Only White Dee, who is at the centre of the series, emerges as someone with any depth or complexity. It is hard, though, to see how the programme makers could not have focused on the apparently determining aspects of the other characters’ lives.

3. Like all great TV, you can get different things from Benefits Street

Criticism and praise have been heaped on Benefits Street since the first episode’s appearance in early January. Critics have said that the programme –

  • shows people breaking the law
  • dignifies lifestyles that do not involve paid work
  • holds up to ridicule people who do not have the resources to lead a conventional life
  • offers up the spectacle of poverty for entertainment
  • exploits people who do not properly realise what they have let themselves in for

By contrast, Benefits Street has been praised because it –

  • shines a light on, and gives a voice to, a section of society of which many were ignorant
  • humanises an underclass that is almost always vilified in public discourse
  • draws attention to the problems of poverty, depression, drug taking, and the difficulties faced by people trying to improve their lot
  • highlights the negative aspects of some of the government’s recent benefits changes

A good case can be made for all of these points. To this extent Benefits Street is a powerful illustration of many of the issues thrown up by debates over the role of the welfare state during a time of economic hardship.

4. People can lead dysfunctional lives and still belong to a community

The word “community” does not just mean a group of people living in the same place. It also means people who share attitudes and interests.

In James Turner Street, the community is linked by the fact that most of them are unemployed. As the voiceover says during the opening sequence: “There are 99 houses, 13 nationalities, and most of the residents are claiming benefits.”
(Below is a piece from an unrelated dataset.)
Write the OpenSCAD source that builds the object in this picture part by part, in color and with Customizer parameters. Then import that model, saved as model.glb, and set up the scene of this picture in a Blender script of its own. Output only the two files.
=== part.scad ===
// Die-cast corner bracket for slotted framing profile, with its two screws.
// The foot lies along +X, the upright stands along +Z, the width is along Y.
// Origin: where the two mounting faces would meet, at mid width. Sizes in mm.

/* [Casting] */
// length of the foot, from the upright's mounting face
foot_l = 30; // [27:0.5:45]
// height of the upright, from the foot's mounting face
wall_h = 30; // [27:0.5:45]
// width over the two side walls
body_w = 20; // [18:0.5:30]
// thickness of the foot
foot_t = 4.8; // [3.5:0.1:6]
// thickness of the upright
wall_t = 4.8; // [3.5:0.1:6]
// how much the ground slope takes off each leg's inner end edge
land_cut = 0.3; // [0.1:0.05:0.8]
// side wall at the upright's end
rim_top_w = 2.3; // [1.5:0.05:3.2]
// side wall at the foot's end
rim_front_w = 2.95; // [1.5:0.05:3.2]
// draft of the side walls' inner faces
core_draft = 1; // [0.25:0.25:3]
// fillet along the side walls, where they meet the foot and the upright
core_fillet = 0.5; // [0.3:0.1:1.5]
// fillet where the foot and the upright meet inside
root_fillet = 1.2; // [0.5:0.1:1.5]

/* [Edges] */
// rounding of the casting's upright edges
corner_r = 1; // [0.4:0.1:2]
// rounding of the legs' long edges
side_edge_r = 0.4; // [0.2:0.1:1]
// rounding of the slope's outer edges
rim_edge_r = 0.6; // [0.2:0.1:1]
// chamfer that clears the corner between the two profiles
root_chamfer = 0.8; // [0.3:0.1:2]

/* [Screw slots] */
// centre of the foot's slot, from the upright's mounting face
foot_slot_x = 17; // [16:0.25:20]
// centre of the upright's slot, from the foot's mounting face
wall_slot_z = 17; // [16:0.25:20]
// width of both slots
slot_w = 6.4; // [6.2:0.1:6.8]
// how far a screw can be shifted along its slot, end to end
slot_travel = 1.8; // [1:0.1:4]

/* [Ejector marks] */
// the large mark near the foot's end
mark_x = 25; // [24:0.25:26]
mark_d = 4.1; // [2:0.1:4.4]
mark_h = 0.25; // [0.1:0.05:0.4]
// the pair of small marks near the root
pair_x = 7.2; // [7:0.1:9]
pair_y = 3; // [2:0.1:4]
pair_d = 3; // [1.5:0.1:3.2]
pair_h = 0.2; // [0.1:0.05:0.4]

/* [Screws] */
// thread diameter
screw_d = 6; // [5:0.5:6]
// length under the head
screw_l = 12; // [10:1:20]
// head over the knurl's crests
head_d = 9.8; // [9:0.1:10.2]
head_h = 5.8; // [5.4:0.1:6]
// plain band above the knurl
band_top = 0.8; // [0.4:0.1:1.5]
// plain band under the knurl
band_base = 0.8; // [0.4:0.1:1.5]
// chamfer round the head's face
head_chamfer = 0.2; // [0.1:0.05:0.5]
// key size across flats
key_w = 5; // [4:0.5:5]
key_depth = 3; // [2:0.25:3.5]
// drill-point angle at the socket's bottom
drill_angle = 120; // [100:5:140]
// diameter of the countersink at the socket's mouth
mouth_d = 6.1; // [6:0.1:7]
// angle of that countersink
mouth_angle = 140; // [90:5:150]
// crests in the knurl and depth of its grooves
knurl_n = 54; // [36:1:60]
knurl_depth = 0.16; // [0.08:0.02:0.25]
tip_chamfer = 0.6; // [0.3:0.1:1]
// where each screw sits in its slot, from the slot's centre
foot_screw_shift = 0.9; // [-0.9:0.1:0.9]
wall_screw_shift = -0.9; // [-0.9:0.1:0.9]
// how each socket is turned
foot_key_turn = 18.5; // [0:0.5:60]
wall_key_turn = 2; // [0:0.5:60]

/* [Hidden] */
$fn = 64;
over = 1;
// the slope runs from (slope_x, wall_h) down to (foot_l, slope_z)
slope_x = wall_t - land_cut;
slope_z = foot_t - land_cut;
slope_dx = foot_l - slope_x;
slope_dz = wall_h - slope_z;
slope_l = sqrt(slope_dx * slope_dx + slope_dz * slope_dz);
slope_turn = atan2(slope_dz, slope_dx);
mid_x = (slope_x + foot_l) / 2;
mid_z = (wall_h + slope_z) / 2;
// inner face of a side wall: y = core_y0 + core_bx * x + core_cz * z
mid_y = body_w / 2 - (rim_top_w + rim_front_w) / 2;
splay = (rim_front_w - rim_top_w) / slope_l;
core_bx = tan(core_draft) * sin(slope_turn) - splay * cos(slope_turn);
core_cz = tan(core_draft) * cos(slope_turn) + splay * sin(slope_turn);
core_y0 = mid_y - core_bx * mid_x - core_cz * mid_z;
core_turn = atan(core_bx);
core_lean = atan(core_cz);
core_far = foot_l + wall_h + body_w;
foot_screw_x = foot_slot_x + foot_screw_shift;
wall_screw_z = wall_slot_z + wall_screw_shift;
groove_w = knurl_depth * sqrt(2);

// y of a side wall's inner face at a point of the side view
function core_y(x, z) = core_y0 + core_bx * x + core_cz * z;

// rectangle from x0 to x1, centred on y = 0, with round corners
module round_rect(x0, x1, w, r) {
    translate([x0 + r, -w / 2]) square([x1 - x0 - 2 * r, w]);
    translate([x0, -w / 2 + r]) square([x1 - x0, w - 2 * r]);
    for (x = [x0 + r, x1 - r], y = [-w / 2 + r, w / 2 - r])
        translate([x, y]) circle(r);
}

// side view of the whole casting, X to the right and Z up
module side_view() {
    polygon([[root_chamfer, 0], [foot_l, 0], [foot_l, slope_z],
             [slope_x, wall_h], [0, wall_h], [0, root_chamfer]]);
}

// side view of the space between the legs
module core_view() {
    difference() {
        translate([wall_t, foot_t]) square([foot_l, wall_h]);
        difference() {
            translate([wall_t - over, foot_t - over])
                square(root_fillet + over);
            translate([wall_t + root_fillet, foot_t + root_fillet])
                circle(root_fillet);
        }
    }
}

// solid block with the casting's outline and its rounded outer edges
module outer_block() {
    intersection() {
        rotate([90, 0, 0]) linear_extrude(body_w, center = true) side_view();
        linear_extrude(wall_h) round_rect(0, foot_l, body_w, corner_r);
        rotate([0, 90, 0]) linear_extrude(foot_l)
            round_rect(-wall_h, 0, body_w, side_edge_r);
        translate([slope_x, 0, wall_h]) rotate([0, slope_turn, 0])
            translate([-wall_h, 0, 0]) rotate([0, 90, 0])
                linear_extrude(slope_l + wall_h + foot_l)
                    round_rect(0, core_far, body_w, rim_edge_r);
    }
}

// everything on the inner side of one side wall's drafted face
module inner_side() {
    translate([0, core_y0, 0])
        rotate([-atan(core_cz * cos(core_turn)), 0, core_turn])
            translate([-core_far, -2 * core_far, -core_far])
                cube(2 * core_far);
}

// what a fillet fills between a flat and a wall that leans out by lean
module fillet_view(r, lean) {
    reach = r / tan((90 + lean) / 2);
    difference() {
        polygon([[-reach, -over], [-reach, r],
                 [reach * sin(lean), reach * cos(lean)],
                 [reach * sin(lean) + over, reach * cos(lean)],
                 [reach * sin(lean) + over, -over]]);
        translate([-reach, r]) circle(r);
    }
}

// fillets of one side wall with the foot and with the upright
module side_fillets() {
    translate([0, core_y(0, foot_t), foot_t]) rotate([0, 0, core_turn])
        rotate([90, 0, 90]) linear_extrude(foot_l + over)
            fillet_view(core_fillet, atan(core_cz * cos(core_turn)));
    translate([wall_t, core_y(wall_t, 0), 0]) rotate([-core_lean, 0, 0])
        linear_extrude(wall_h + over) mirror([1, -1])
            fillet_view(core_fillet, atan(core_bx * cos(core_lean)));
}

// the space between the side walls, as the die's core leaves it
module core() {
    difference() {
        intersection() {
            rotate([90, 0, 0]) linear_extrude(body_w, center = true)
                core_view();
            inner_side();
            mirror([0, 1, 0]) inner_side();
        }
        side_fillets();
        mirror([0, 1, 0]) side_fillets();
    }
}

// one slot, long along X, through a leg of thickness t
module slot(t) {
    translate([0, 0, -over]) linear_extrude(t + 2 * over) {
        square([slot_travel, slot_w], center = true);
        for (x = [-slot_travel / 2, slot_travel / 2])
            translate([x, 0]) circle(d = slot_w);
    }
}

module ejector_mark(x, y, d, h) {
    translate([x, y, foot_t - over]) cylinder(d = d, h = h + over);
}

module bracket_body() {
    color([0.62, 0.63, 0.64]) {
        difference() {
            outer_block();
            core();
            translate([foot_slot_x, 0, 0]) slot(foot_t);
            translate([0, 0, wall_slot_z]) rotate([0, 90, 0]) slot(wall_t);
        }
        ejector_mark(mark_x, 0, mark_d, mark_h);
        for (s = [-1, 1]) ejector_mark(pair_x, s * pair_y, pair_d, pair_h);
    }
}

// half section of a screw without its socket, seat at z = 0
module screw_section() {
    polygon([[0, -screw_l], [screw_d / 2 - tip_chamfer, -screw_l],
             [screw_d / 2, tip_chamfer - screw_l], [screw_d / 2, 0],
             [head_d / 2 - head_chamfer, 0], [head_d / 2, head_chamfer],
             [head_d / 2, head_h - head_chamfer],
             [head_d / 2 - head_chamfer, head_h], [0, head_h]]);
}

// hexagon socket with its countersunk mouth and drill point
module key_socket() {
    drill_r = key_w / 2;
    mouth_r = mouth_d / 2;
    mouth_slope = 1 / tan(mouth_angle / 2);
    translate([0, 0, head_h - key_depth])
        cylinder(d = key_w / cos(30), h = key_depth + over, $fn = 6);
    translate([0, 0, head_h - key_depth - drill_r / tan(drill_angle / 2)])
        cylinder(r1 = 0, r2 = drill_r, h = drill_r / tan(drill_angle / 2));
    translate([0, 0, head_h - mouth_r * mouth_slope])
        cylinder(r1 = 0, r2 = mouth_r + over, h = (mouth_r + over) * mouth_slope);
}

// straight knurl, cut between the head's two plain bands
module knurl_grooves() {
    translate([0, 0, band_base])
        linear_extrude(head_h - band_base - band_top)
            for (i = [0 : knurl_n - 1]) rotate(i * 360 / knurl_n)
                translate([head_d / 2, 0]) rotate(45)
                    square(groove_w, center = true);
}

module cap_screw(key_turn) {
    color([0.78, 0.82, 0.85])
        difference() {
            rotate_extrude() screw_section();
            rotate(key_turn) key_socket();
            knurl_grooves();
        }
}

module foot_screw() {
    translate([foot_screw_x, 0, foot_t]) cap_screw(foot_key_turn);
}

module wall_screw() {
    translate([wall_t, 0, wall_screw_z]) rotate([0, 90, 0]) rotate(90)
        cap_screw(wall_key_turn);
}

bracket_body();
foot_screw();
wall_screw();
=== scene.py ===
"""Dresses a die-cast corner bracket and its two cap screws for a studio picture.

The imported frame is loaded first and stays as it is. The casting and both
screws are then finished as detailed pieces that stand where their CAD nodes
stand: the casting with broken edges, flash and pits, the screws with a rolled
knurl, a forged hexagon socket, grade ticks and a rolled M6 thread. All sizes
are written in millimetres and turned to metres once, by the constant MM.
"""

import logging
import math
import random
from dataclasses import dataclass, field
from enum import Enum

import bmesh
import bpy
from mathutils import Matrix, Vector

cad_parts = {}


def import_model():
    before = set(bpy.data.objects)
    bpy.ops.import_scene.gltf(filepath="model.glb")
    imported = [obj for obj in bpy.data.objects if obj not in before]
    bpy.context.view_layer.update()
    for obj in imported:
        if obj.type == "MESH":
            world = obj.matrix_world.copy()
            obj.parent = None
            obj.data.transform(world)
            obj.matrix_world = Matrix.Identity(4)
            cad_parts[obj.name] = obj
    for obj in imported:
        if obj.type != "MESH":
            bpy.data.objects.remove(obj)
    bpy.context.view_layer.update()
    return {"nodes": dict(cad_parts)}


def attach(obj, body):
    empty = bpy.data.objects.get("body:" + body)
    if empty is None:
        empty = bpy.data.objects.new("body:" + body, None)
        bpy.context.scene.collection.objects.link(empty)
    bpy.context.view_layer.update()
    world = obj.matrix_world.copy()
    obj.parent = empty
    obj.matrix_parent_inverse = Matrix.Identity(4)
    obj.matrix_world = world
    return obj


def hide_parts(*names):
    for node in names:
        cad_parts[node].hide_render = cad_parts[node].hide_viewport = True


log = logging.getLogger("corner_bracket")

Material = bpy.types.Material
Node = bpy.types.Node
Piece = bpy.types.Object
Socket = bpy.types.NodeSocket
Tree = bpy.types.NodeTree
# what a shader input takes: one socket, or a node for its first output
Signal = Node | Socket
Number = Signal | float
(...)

White Dee puts it more succinctly: “Probably 5 per cent of people on this street are working.”

Probably 5 per cent of people on this street are working. White Dee, Benefits Street

But community also implies a degree of mutual help, and there are several examples of this during the five episodes of Benefits Street.

White Dee is seen regularly to adopt a maternal and guiding attitude towards Fungi and his chaotic life.

In episode two, a succession of Romanians move into one of the houses on the street. Not only do they not claim benefits, but they derive the strength to live through hard times by their own bonds of community – although they are clearly not welcomed by most of the established residents.

In the same programme, a local known only as Sue enters the street in the Britain in Bloom competition. Although her venture is ultimately unsuccessful, one of the residents, Hyacinth, is prompted to deck her front garden in hanging baskets.

Becky from Benefits Street (Channel 4)

5. People on Benefits Street face the same challenges as all of us

Work, regular food, a roof over our head, friendship and, if we are lucky, love – these are basics that many of us take for granted.

And it is no different on James Turner Street. Fungi may be a drug-addled drinker, but in episode four we witness his excitement when he is told when he is told he can meet his adopted youngest son for an hour (he has fathered three children). His son’s adoptive parents then cancel the meeting.

Similarly, heroin addict Sam is devastated when her paternal grandmother, who has care of her son, hangs up on her as she tries to make conversation about how her child is getting on.

Episode three focuses on the lives of Mark and Becky, a young couple who met up at school and who now, five years on, have two young children. They profess continued love for each other, yet their relationship is clearly turbulent – Mark says their love is like a flower whose petals are falling off.

At one point, Mark – who has never worked full-time – gets work going from door to door for a charity. Heartbreakingly, he earns absolutely nothing from this commission-based job.